I feel the urge to write again after a week without any writing. I miss it. The flow, the feeling and now my old, beloved Mac shut down again. I kid you not. Macs have their own personality even as an old laptop. I believe it's broken ( over and over again) and after a few days it's back working. At least for now. I'll never know for sure I guess. Writing freely and just emptying my head on a daily basis has transformed my life. To be my own best friend ( and worst enemy at some point) confidant and beloved. This is how I'm learning the depths of me. My needs, dreams, desires and fantasies. Honest and real. Like looking deep into my own eyes.

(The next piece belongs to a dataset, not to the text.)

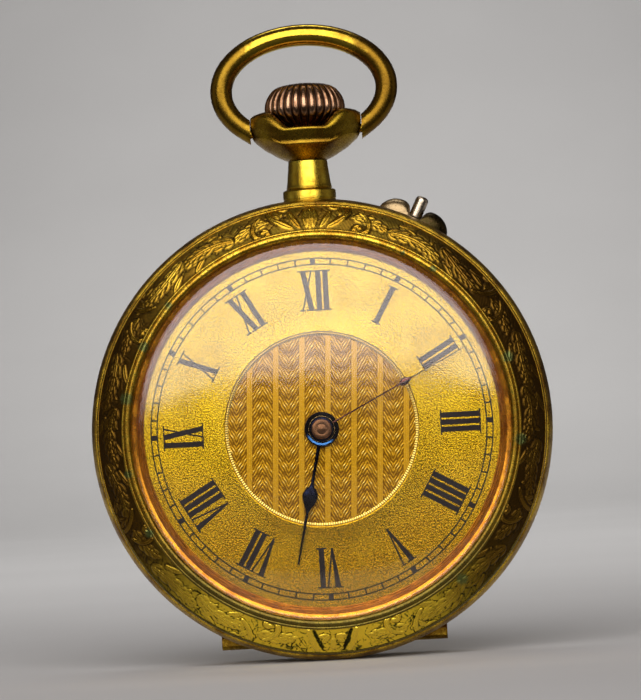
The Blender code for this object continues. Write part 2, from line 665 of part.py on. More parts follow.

Yes, I'm going to meet the man again. The man I wrote about. We have talked the last 14 days and it feels good and right so far. And I'm so completely honest that I often have to remember to breathe. I share my feelings, my concerns, my reality and he insistes that it's all good. I even said that I can't have any push back on using a condom. In the heat of the moment I need him to keep his word. So I do still slightly hold my breath. Can I truly trust him. Has he truly deep respect for my life and wellbeing? I love men but sometimes I believe you really and truly don't understand how extremely disrespectful it is to refuse to wear a condom. It's the only way for me as a woman to feel safe and protected without using unhealthy birth control myself. Do you really understand? For me when a man deeply and for real take this in and meets my need to stay healthy and safe, then I can breathe deeply and free. And yes he is even open for a vasectomy if we are entering a relationship.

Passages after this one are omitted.